6. Selon le dernier de ces textes, la transaction est un contrat par lequel les parties, par des concessions réciproques, terminent une contestation née, ou préviennent une contestation à naître.

7. Le tiers à un contrat peut invoquer à son profit, comme constituant un fait juridique, la situation créée par ce contrat (2e Civ., 10 novembre 2021, pourvoi n° 19-24.696, publié).

8. Il s'en déduit que, lorsqu'une personne conclut avec la victime d'un dommage corporel ou ses ayants droit une transaction portant sur l'indemnisation des préjudices en résultant, elle admet par là-même, en principe, un droit à indemnisation de la victime dont la caisse, subrogée dans ses droits, peut se prévaloir.

9. Il incombe alors aux juges du fond, saisis du recours subrogatoire de la caisse qui n'a pas été invitée à participer à la transaction, d'enjoindre aux parties de la produire pour s'assurer de son contenu et, le cas échéant, déterminer les sommes dues à la caisse, en évaluant les préjudices de la victime, en précisant quels postes de préjudice ont été pris en charge par les prestations servies et en procédant aux imputations correspondantes.

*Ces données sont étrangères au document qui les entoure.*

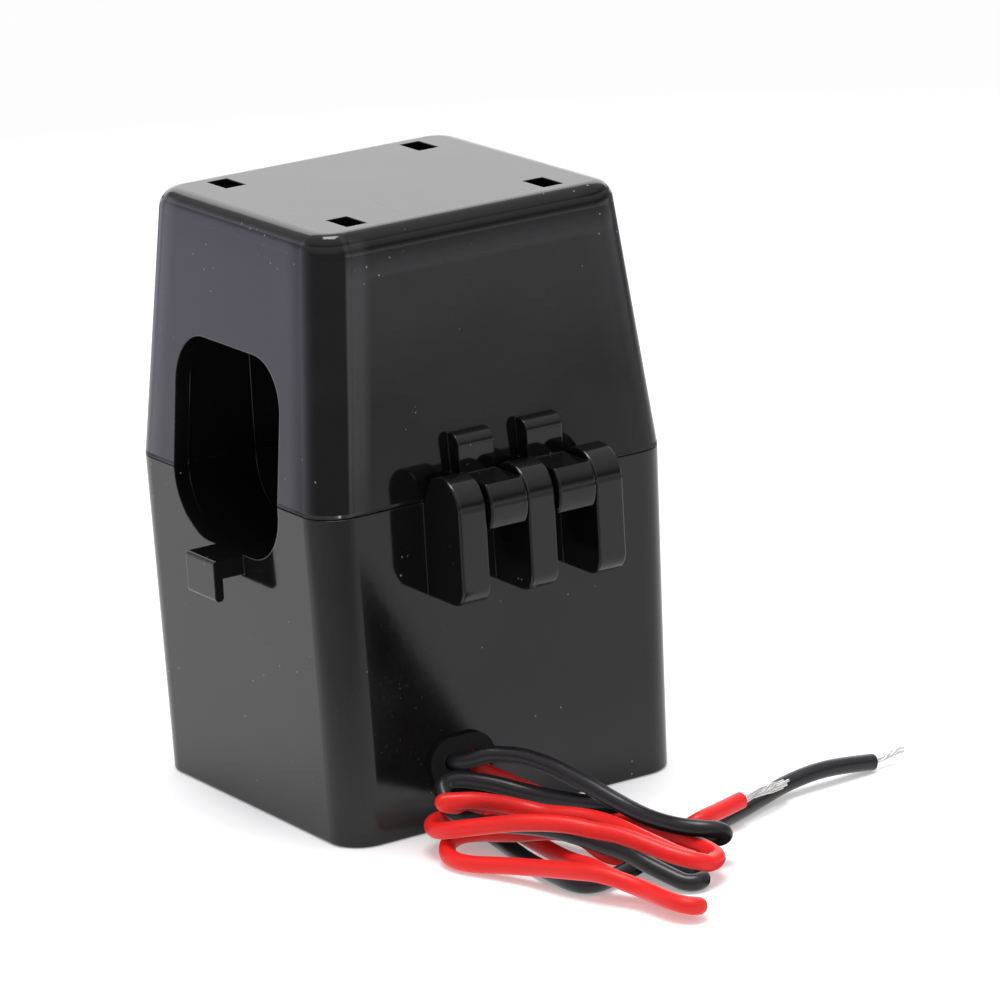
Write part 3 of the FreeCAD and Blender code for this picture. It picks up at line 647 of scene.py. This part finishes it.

10. Pour rejeter les demandes de la caisse, l'arrêt retient que celle-ci ne peut valablement soutenir que la transaction conclue entre les ayants droit et les sociétés, que la cour d'appel ne connaît pas et dont elle ignore les termes, suffirait à fonder sa demande et que l'article L. 376-4 du code de la sécurité sociale n'interdit pas aux sociétés d'invoquer le bénéfice de l'exonération de responsabilité prévue par l'article 1386-11, devenu 1245-19, du code civil.

11. En statuant ainsi, la cour d'appel a violé les textes susvisés.

PAR CES MOTIFS, et sans qu'il y ait lieu de statuer sur le premier moyen, la Cour :

CASSE ET ANNULE, sauf en ce qu'il confirme le jugement ayant débouté les sociétés Les laboratoires Servier industrie et Les laboratoires Servier de leur demande de révocation de l'ordonnance de clôture et la caisse primaire d'assurance maladie des Hauts-de-Seine de sa demande de renvoi de l'instance devant le juge de la mise en état, l'arrêt rendu le 30 avril 2020, entre les parties, par la cour d'appel de Versailles ;

Remet, sauf sur ces points, l'affaire et les parties dans l'état où elles se trouvaient avant cet arrêt et les renvoie devant la cour d'appel de Versailles autrement composée.

Arrêt rendu en formation de section.

- Président : M. Chauvin - Rapporteur : M. Mornet - Avocat général : M. Chaumont - Avocat(s) : SCP Gatineau, Fattaccini et Rebeyrol ; SCP Thomas-Raquin, Le Guerer, Bouniol-Brochier -

Textes visés :

Articles L. 376-1, L. 376-3 et L. 376-4 du code de la sécurité sociale ; article 2044 du code civil.